The letter continues: “We are relying on the Commission to address the issues of legal mobility, especially family and professional mobility, alongside the fight against illegal immigration and the right to asylum with our British partners.”
During the tortuous negotiations which followed the 2016 referendum, the Commission blocked UK proposals for an EU-wide migration deal to replace the Dublin regulation requiring migrants to stay in the first safe country they enter.
Any deal between the UK and the bloc would require the unanimous support of all 27 member states, which is likely to prove problematic.
Countries such as Italy and Greece, where many migrants first land, will doubtless resist their return to the EU, as will Hungary, let by right-winger Viktor Orban.

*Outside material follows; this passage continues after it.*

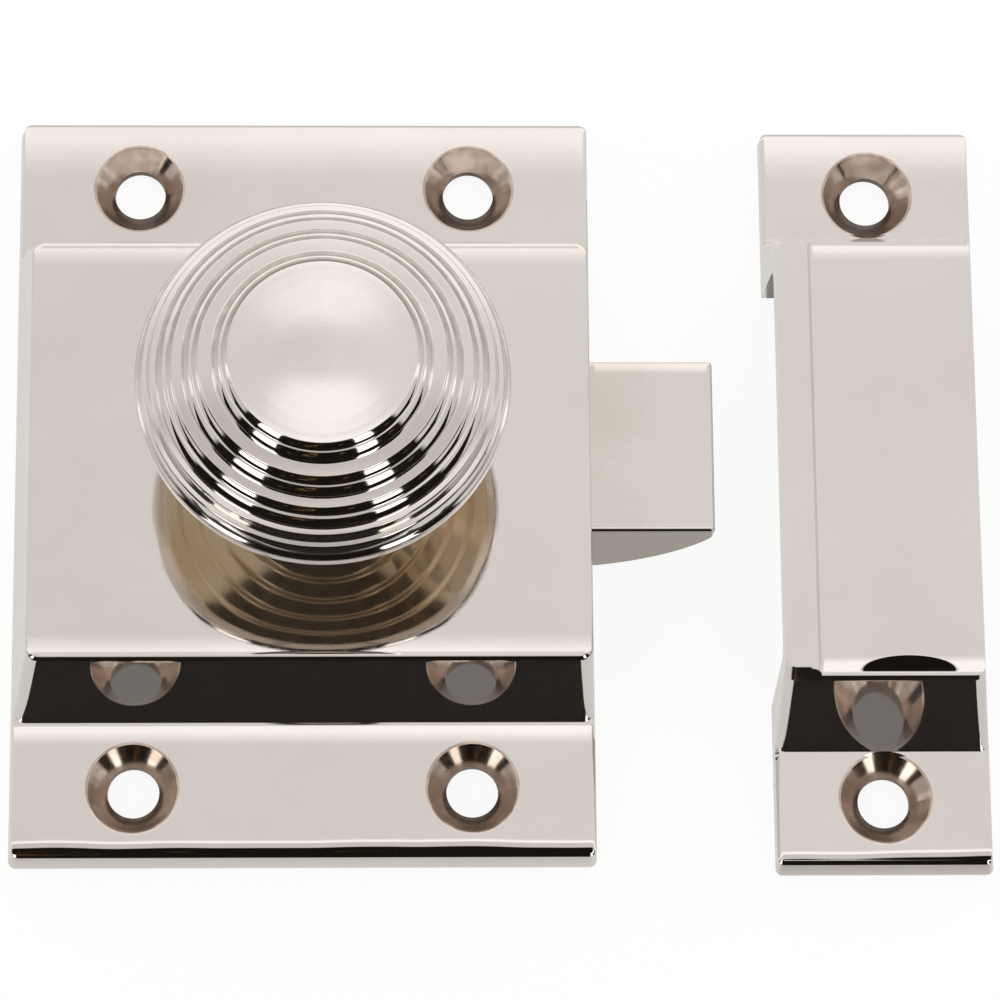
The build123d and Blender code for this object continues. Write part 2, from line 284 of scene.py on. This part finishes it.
def sink_wear(coat, hole_axes):
    """Turning rings and a brown stain inside the countersinks."""
    t, parts = coat.t, coat.parts
    inside = 0.0
    for x, y in hole_axes:
        r = radius_from(t, parts, x, y)
        near = t.ramp(r, SINK_R - 0.00006, SINK_R + 0.00002, 1.0, 0.0)
        below = inside_range(t, parts[2], 0.00003, FLANGE_Z - 0.00002, 0.0001)
        spot = t.math("MULTIPLY", near, below)
        inside = t.math("MAXIMUM", inside, spot)
        rings = t.math("SINE", t.math("MULTIPLY", r, 5200.0))
        coat.ripple(t.math("MULTIPLY", rings, spot), 0.5, 0.000012)
    stain = t.ramp(t.noise(coat.where, 420.0, 2.0), 0.35, 0.65)
    coat.tint(inside, t.mix(stain, SINK, SINK_STAIN))
    coat.dull(inside, 0.15)


def bolt_tarnish_and_painted_shade(coat, from_x):
    """Tarnish near the case, and painted shade on the near side."""
    t = coat.t
    stained = t.ramp(coat.parts[0], from_x, from_x + 0.0030, 0.16, 0.0)
    coat.tint(t.math("MULTIPLY", stained, t.ramp(coat.cloud, 0.3, 0.6)), TARNISH)
    # Painted shade: the side facing south is darkened in place of the dark floor it mirrors.
    side = t.ramp(t.xyz(t.surface_normal())[1], -0.97, -0.90, 1.0, 0.0)
    coat.tint(side, BOLT_SIDE_PAINTED_SHADE)


def knob_wear_and_painted_shade(coat):
    """A satin top disc with painted highlight streaks, painted shade along the disc's far edge and
    on the steps, and tarnish under the knob.
    """
    t, parts, where = coat.t, coat.parts, coat.where
    r = radius_from(t, parts, AXIS_X, 0.0)
    high_up = t.ramp(parts[2], (TOP - 0.3) * MM, (TOP - 0.1) * MM)
    disc = t.math("MULTIPLY", t.ramp(r, 0.0075, 0.0077, 1.0, 0.0), high_up)
    coat.dull(disc, 0.13)
    hair = t.noise(t.stretch(where, (900.0, 5200.0, 900.0)), 1.0, 3.0)
    coat.ripple(t.math("MULTIPLY", hair, disc), 0.12, 0.00001)
    # Painted highlight: paler streaks across the top disc.
    highlight_streaks = t.noise(t.stretch(where, (240.0, 90.0, 1.0)), 1.0, 2.0)
    coat.tint(t.math("MULTIPLY", disc, t.ramp(highlight_streaks, 0.35, 0.65, 0.0, 0.6)), DISC_PAINTED_HIGHLIGHT)

    # Painted shade: a dark line along the far half of the disc's edge.
    rim = inside_range(t, r, 0.00766, 0.00792, 0.00006)
    rim = t.math("MULTIPLY", rim, t.ramp(parts[1], -0.001, 0.004))
    coat.tint(t.math("MULTIPLY", rim, high_up), RIM_PAINTED_SHADE)
    upright = t.xyz(coat.form)[2]
    # Painted shade: the ledges of the steps on the near half are darkened.
    ledge_shade = t.math("MULTIPLY", t.ramp(upright, 0.85, 0.97), t.ramp(r, 0.0078, 0.0084))
    ledge_shade = t.math("MULTIPLY", ledge_shade, t.ramp(parts[1], -0.005, -0.001, 0.75, 0.0))
    coat.tint(ledge_shade, LEDGE_PAINTED_SHADE)
    # Painted shade: patchy darkening of the steep walls between the steps on the far half.
    wall = inside_range(t, upright, 0.15, 0.93, 0.10)
    wall = t.math("MULTIPLY", wall, t.ramp(parts[1], -0.002, 0.003, 0.0, 0.62))
    wall = t.math("MULTIPLY", wall, t.ramp(coat.fine, 0.30, 0.62, 0.55, 1.0))
    coat.tint(wall, WALL_PAINTED_SHADE)

    under = t.ramp(parts[2], (TOP - 9.6) * MM, (TOP - 8.9) * MM, 1.0, 0.0)
    patchy = t.ramp(coat.cloud, 0.3, 0.7, 0.75, 1.0)
    coat.tint(t.math("MULTIPLY", under, patchy), TARNISH)
    coat.dull(under, 0.09)
    t.put(coat.shader.inputs["Metallic"], t.blend(under, 1.0, 0.88))


def nickel(name, wear_and_painted_light, *details, rough=0.04, faces=(), steeper=0.0):
    """The plate on one piece, with its kind of wear and, on some pieces, painted shade and
    highlight.
    """
    coat = Coat(name, rough, faces, steeper)
    wear_and_painted_light(coat, *details)
    return coat.finish()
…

James Cleverly said Sir Keir ‘will do anything to cosy up to the EU’
Addressing the European Political Community summit last week, Sir Keir said the UK would not quit the European Convention on Human Rights after abandoning the Rwanda Plan.
Next week Home Secretary Yvette Cooper will meet with Ms Faeser, Bruno Retailleau, Mr Darmanin’s replacement, and Italy’s Matteo Piantedosi at a G7 ministerial meeting.
The UK Government insists its red lines remain unchanged, with no return to freedom of movement or involvement in an EU migrant quota scheme.
Nevertheless, James Cleverly, the shadow home secretary and a Conservative leadership contender, told The Times: “Starmer would do anything to cosy up to the EU.
“This is a man who campaigned for a second referendum and claimed all immigration laws were racist. The EU is eager to play Labour like a fiddle.”